─── RECORDS FOR THE TASK

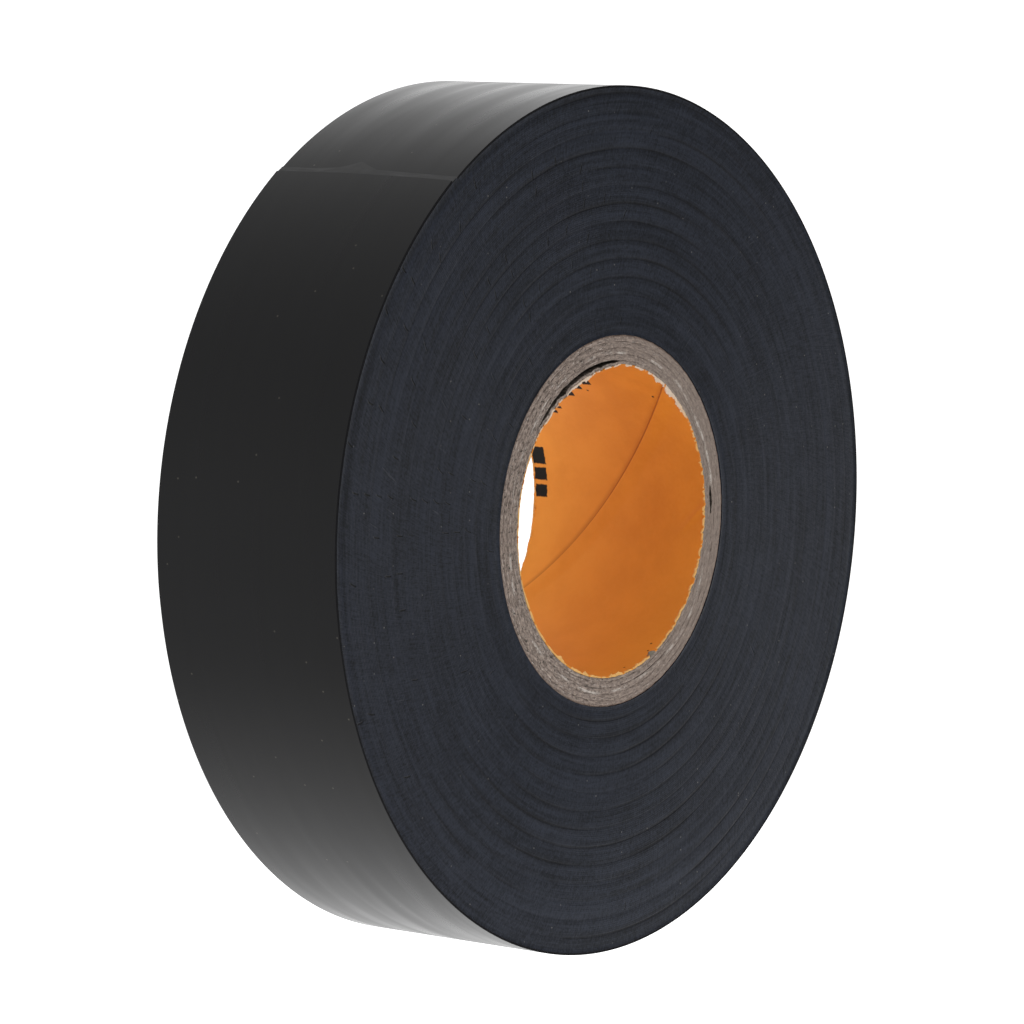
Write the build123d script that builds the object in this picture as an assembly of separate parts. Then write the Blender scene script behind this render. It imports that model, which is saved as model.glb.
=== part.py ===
from build123d import *
import math
import os

# A roll of electrical tape: one strip of soft PVC tape wound on a cardboard core.
#
# The origin is the middle of the core's bore. +Y runs along the roll's axis to the
# back face, +Z is up, and the roll stands on its rim. Lengths are in millimetres and
# angles in degrees, measured in the XZ plane from +X towards +Z.

# ---- Tape: driving dimensions ----
TAPE_WIDTH = 19.0            # the standard 3/4 inch width
TAPE_LENGTH = 20000.0        # a full roll
FILM_THICKNESS = 0.13        # PVC film
ADHESIVE_THICKNESS = 0.05    # rubber adhesive on the film's inner side

# ---- Core: driving dimensions ----
CORE_DIAMETER = 32.0         # outside of the core, where the tape starts
BOARD_PLY_COUNT = 4
BOARD_PLY_THICKNESS = 0.55   # grey chipboard
LINING_PLY_THICKNESS = 0.30  # thin board inside the thick plies
LINER_THICKNESS = 0.10       # coloured paper that faces the bore
SEAM_LEAD = 66.0             # travel along the axis in one turn of a ply's seam
SEAM_GAP = 0.15              # between the two edges of a ply's strip
SEAM_ANGLE = 6.0             # the liner's seam at mid width

# ---- Free end of the tape: driving dimensions ----
TAPE_END_ANGLE = 125.5       # where the outer turn stops
TAIL_SEGMENTS = 8            # rigid lengths that stand for the flexible free end
TAIL_SEGMENT_SWEEP = 8.0     # of the roll, covered by each length
TAIL_STAND_OFF = 0.03        # between the free end and the turn it lies on

# ---- Helper sizes ----
HALF_TURN = 180.0
FULL_TURN = 360.0
CUTTER_OVERSIZE = 1.0        # how far a seam's cutter passes the ply's ends and walls

# ---- Sizes that follow ----
tape_thickness = FILM_THICKNESS + ADHESIVE_THICKNESS
core_radius = CORE_DIAMETER / 2
board_thickness = BOARD_PLY_COUNT * BOARD_PLY_THICKNESS
bore_radius = core_radius - board_thickness - LINING_PLY_THICKNESS - LINER_THICKNESS
roll_radius = math.sqrt(core_radius**2 + TAPE_LENGTH * tape_thickness / math.pi)
tail_sweep = TAIL_SEGMENTS * TAIL_SEGMENT_SWEEP
peel_angle = TAPE_END_ANGLE + tail_sweep

# Seen from the front, the strip winds outwards clockwise, so one turn of it is a
# spiral. Two half circles make the spiral: their centres stand a quarter of the tape's
# thickness either side of the axis, and their radii differ by half of it.
near_centre = Vector(1, 0).rotate(Axis.Z, TAPE_END_ANGLE) * (tape_thickness / 4)
far_centre = -near_centre
near_radius = roll_radius - tape_thickness / 4
far_radius = near_radius - tape_thickness / 2


def upright(profile):
    """Stand a flat profile up in the XZ plane and give it the tape's width."""
    return extrude(Plane.XZ * profile, amount=TAPE_WIDTH / 2, both=True)


def arc_about(centre, radius, start, sweep):
    """An arc in the flat profile's plane."""
    return CenterArc((centre.X, centre.Y), radius, start, sweep)


def layer_profile(centre, outer_radius, thickness, start, sweep):
    """A curved length of one layer, from its outer radius inwards."""
    outside = arc_about(centre, outer_radius, start, sweep)
    inside = arc_about(centre, outer_radius - thickness, start, sweep)
    ends = [Line(outside @ 0, inside @ 0), Line(outside @ 1, inside @ 1)]
    return make_face(Curve() + [outside, inside] + ends)


def half_disc(centre, radius, start):
    """The half of a disc that starts at an angle."""
    rim = arc_about(centre, radius, start, HALF_TURN)
    return make_face(Curve() + [rim, Line(rim @ 0, rim @ 1)])


def seam_cutter(inner, outer, angle):
    """A twisted blade along a ply's helical seam, which is at the angle at mid width."""
    travel = TAPE_WIDTH + 2 * CUTTER_OVERSIZE
    twist = FULL_TURN * travel / SEAM_LEAD
    foot = Vector(0, -travel / 2, 0)
    blade = Pos((inner + outer) / 2, 0) * Rectangle(outer - inner + 2 * CUTTER_OVERSIZE, SEAM_GAP)
    blade = Pos(foot) * (Plane.XZ * (Rot(0, 0, angle + twist / 2) * blade))
    return Solid.extrude_linear_with_rotation(blade.face(), foot, (0, travel, 0), twist)


def core_ply(inner, thickness, seam_angle):
    """A strip of board or paper wound into a tube, whose edges meet in a helical seam."""
    outer = inner + thickness
    tube = upright(Circle(outer) - Circle(inner))
    return tube - seam_cutter(inner, outer, seam_angle)


def core_plies():
    """The plies from the liner outwards, with their seams spread evenly round the core."""
    thicknesses = {"core_liner": LINER_THICKNESS, "core_lining_ply": LINING_PLY_THICKNESS}
    for number in range(1, BOARD_PLY_COUNT + 1):
        thicknesses[f"core_board_{number}"] = BOARD_PLY_THICKNESS
    plies = {}
    inner = bore_radius
    seam_angle = SEAM_ANGLE
    for name, thickness in thicknesses.items():
        plies[name] = core_ply(inner, thickness, seam_angle)
        inner += thickness
        seam_angle += FULL_TURN / len(thicknesses)
    return plies


def wound_turns():
    """Every turn under the outer one, pressed together, with the step where they stop."""
    near_half = half_disc(near_centre, near_radius - tape_thickness, TAPE_END_ANGLE)
    far_half = half_disc(far_centre, far_radius - tape_thickness, TAPE_END_ANGLE + HALF_TURN)
    return upright(near_half + far_half - Circle(core_radius))


def outer_turn(depth, thickness):
    """The stuck part of one layer of the outer turn, at a depth below its surface."""
    near_sweep = HALF_TURN - tail_sweep
    far_start = TAPE_END_ANGLE + HALF_TURN
    near = layer_profile(near_centre, near_radius - depth, thickness, peel_angle, near_sweep)
    far = layer_profile(far_centre, far_radius - depth, thickness, far_start, HALF_TURN)
    return upright(near + far)


def tail_segment(number, depth, thickness):
    """One layer of a length of the free end. The lengths are counted from the peel line."""
    surface = near_radius + TAIL_STAND_OFF
    start = peel_angle - number * TAIL_SEGMENT_SWEEP
    return upright(layer_profile(near_centre, surface - depth, thickness, start, TAIL_SEGMENT_SWEEP))


def hinge_point(number):
    """The line that a length of the free end turns about: its foot, at the film's surface."""
    arm = Vector(near_radius + TAIL_STAND_OFF, 0)
    turned = arm.rotate(Axis.Z, peel_angle - (number - 1) * TAIL_SEGMENT_SWEEP)
    return near_centre + turned


nodes = core_plies()
nodes["wound_turns"] = wound_turns()
nodes["outer_turn_film"] = outer_turn(0, FILM_THICKNESS)
nodes["outer_turn_adhesive"] = outer_turn(FILM_THICKNESS, ADHESIVE_THICKNESS)
for number in range(1, TAIL_SEGMENTS + 1):
    nodes[f"tail_film_{number}"] = tail_segment(number, 0, FILM_THICKNESS)
    nodes[f"tail_adhesive_{number}"] = tail_segment(number, FILM_THICKNESS, ADHESIVE_THICKNESS)

os.makedirs("parts", exist_ok=True)
for name, shape in nodes.items():
    export_step(shape, f"parts/{name}.step")
    print(f"{name}: {len(shape.solids())} solid, {shape.volume:.2f} mm3")

print(f"roll radius {roll_radius:.3f}, bore radius {bore_radius:.3f}")
for number in range(1, TAIL_SEGMENTS + 1):
    hinge = hinge_point(number)
    print(f"hinge {number} at x {hinge.X:.4f}, z {hinge.Y:.4f}")
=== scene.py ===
# %% [markdown]
# # A roll of electrical tape
#
# A roll of electrical tape is one long strip of soft black film, sticky on its inner
# side, wound on a thick cardboard core. Its beauty is all in small things: the fine
# rings on its side face, the soft streaks on the film, the frayed end of the core and
# the coloured paper in its bore.
#
# The CAD model gives the sizes and the moving parts. This lesson dresses it: each CAD
# solid is replaced by a finer piece of the same size, and each piece gets a finish.

# %% Load the CAD frame
import math
import bmesh
import bpy
from mathutils import Matrix, Vector, noise


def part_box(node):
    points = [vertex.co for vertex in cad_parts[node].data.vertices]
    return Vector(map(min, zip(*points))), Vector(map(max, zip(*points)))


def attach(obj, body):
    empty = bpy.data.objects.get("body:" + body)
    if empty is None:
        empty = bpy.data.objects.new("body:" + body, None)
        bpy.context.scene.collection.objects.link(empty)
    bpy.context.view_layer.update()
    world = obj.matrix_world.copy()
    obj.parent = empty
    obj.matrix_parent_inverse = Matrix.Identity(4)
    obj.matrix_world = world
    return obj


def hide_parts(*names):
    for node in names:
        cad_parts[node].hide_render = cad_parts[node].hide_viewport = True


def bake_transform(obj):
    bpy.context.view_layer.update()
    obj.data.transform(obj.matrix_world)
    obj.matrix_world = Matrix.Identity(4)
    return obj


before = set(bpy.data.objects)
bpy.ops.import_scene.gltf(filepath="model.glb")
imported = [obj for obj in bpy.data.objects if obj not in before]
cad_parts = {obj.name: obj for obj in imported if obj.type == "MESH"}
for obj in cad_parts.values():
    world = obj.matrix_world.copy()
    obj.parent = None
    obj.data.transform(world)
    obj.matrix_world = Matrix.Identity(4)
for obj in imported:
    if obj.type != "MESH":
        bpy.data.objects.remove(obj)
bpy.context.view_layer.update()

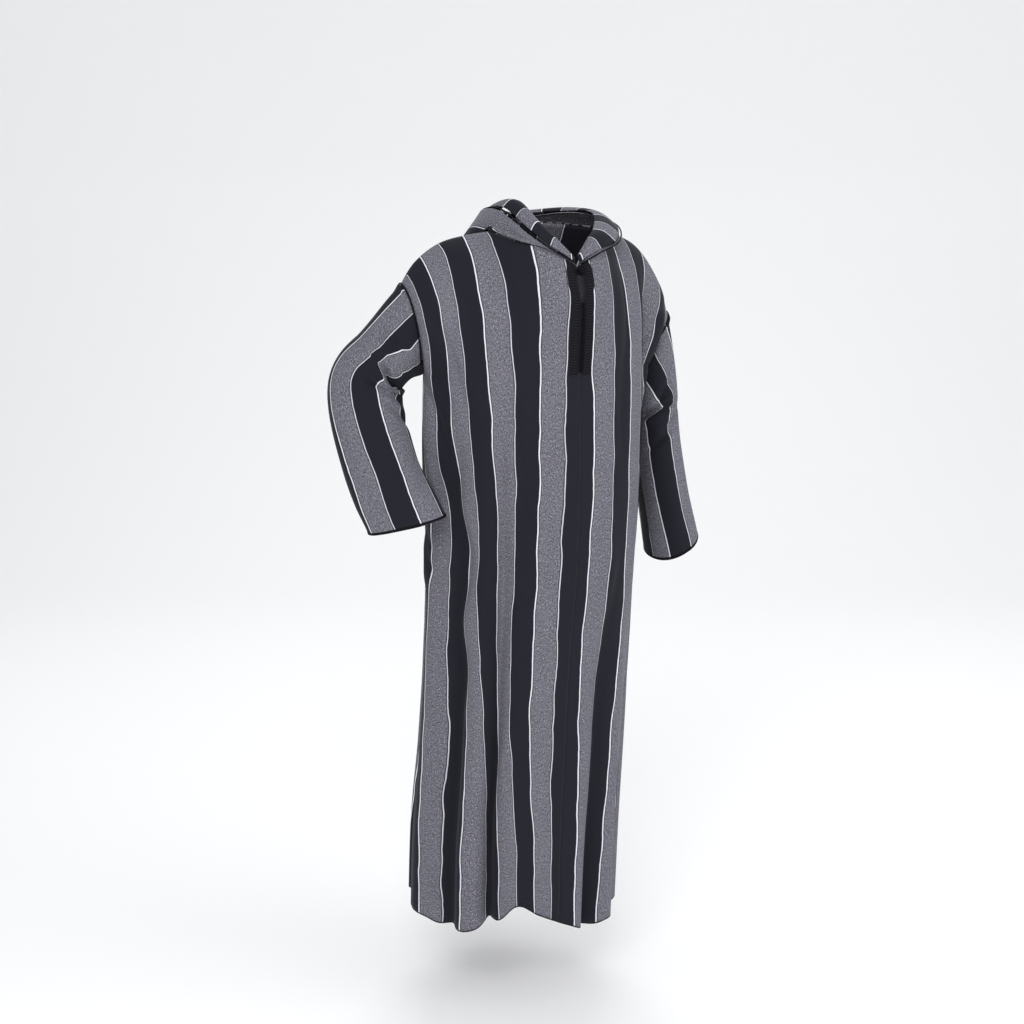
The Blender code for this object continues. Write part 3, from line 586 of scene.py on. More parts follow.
def sleeveGrid(side):
    loop = armhole(side)
    count = len(loop) - 1
    middle = loop[:-1].mean(axis=0)
    section, ahead = sleeveSection(side, sleeveJoin, count)
    leave = unit(unit(section - loop) + unit(loop - middle) * 0.1)
    k = np.linspace(0, 1, fine["upper"] + 1)
    within = np.full_like(k, cut["edgeAtArmhole"] - 0.015)
    inside = [upperPoint(side, within, k, face) for face in ("front", "back")]
    inside = np.concatenate([inside[0], inside[1][::-1][1:]])
    acute = np.clip(0.4 - (leave * unit(loop - inside)).sum(-1, keepdims=True), 0, 1)
    loop = loop + leave * (cut["wall"] + cut["seamGap"]) + nearestOut(loop) * 0.0085 * acute
    span = np.linalg.norm(section - loop, axis=-1, keepdims=True)
    joined = np.linspace(0, 1, fine["join"] + 1)[:-1] ** 1.25
    rows = [bridge(loop, leave * span, section, ahead * span, np.full(count + 1, k)) for k in joined]
    ways = np.concatenate([sleeveJoin * joined, np.linspace(sleeveJoin, 1, fine["sleeve"] + 1)])
    rows += [sleeveSection(side, way, count)[0] for way in ways[len(joined):]]
    return np.array(rows)[:, :-1], ways


def hoodRail(side, way, name):
    p = np.stack([tableAt(hoodRows[side], hoodNames, name + c, way) for c in "XYZ"], -1)
    p[..., 0] *= side
    return p


def hoodSeam(side, way):
    front = topPoint(side, cut["neckHalf"] * np.minimum(way, 1.0), "front")
    back = topPoint(side, cut["neckHalf"] * np.minimum(2.0 - way, 1.0), "back")
    p = np.where((way < 1.0)[..., None], front, back)
    p[..., 0] = side * np.maximum(side * p[..., 0], np.where(way < 1, 0.004, 0.0006))
    return p


def hoodPoint(side, way, b):
    seam, edge = hoodSeam(side, way), hoodRail(side, way, "edge")
    start = seam + unit(unit(edge - seam) + np.array([0.0, 0.0, 1.0])) * 0.0030
    hang = tableAt(hoodRows[side], hoodNames, "hang", way)
    around = pi * way / 2
    outward = np.stack([side * np.sin(around), -np.cos(around), np.zeros_like(way)], -1)
    outward = unit(outward + np.array([0.0, 0.35, 0.0]) * ease(way - 1)[..., None])
    outward[..., 0] *= ease((2.0 - way) / 0.3)
    fromOutside = ease((way - 0.8) / 0.5)[..., None]
    below = unit(unit(seam - edge) * (1 - fromOutside) + (outward - np.array([0, 0, 0.5])) * fromOutside)
    stop = edge + below * 0.0046
    out = tableAt(bagRows, bagNames, "out", b) * hang
    out = out + 0.012 * np.sin(pi * b) * ease((way - 0.9) / 0.4)
    down = tableAt(bagRows, bagNames, "down", b) * hang
    p = start + (stop - start) * b[..., None] + outward * out[..., None]
    p[..., 2] -= down
    return p


# shader groups: masks, colours and heights only
def newGroup(name, inputs, outputs):
    group = bpy.data.node_groups.new(name, "ShaderNodeTree")
    for title, kind, value in inputs:
        socket = group.interface.new_socket(title, in_out="INPUT", socket_type=kind)
        if value is not None:
            socket.default_value = value
    for title, kind in outputs:
        group.interface.new_socket(title, in_out="OUTPUT", socket_type=kind)
    nodes = group.nodes
    return group, nodes.new("NodeGroupInput"), nodes.new("NodeGroupOutput")


number, vector, colour = "NodeSocketFloat", "NodeSocketVector", "NodeSocketColor"


def link(tree, source, target):
    tree.links.new(source, target)


def mathNode(tree, operation, a, b=None):
    node = tree.nodes.new("ShaderNodeMath")
    node.operation = operation
    for socket, value in zip(node.inputs, (a, b)):
        if value is None:
            continue
        if isinstance(value, (int, float)):
            socket.default_value = value
        else:
            link(tree, value, socket)
    return node.outputs[0]


def plus(tree, a, b):
    return mathNode(tree, "ADD", a, b)


def minus(tree, a, b):
    return mathNode(tree, "SUBTRACT", a, b)


def times(tree, a, b):
    return mathNode(tree, "MULTIPLY", a, b)


def mixColour(tree, factor, a, b, blend="MIX"):
    node = tree.nodes.new("ShaderNodeMix")
    node.data_type = "RGBA"
    node.blend_type = blend
    for socket, value in ((node.inputs[0], factor), (node.inputs[6], a), (node.inputs[7], b)):
        if isinstance(value, (int, float, tuple)):
            socket.default_value = value
        else:
            link(tree, value, socket)
    return node.outputs[2]


def separate(tree, source):
    node = tree.nodes.new("ShaderNodeSeparateXYZ")
    link(tree, source, node.inputs[0])
    return node.outputs


def uvPlace(tree, name):
    node = tree.nodes.new("ShaderNodeUVMap")
    node.uv_map = name
    return node.outputs[0]


def scaled(tree, place, factors):
    node = tree.nodes.new("ShaderNodeMapping")
    node.inputs["Scale"].default_value = factors
    link(tree, place, node.inputs["Vector"])
    return node.outputs[0]


def noise(tree, place, scale, detail=2.0, rough=0.5):
    node = tree.nodes.new("ShaderNodeTexNoise")
    node.inputs["Scale"].default_value = scale
    node.inputs["Detail"].default_value = detail
    node.inputs["Roughness"].default_value = rough
    link(tree, place, node.inputs["Vector"])
    return node.outputs["Fac"]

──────

**WORK TO BE COMPLETED:** Find every line of the data that holds the string "Write", then say how many there are and nothing else.

**TASK OUTPUT:** 2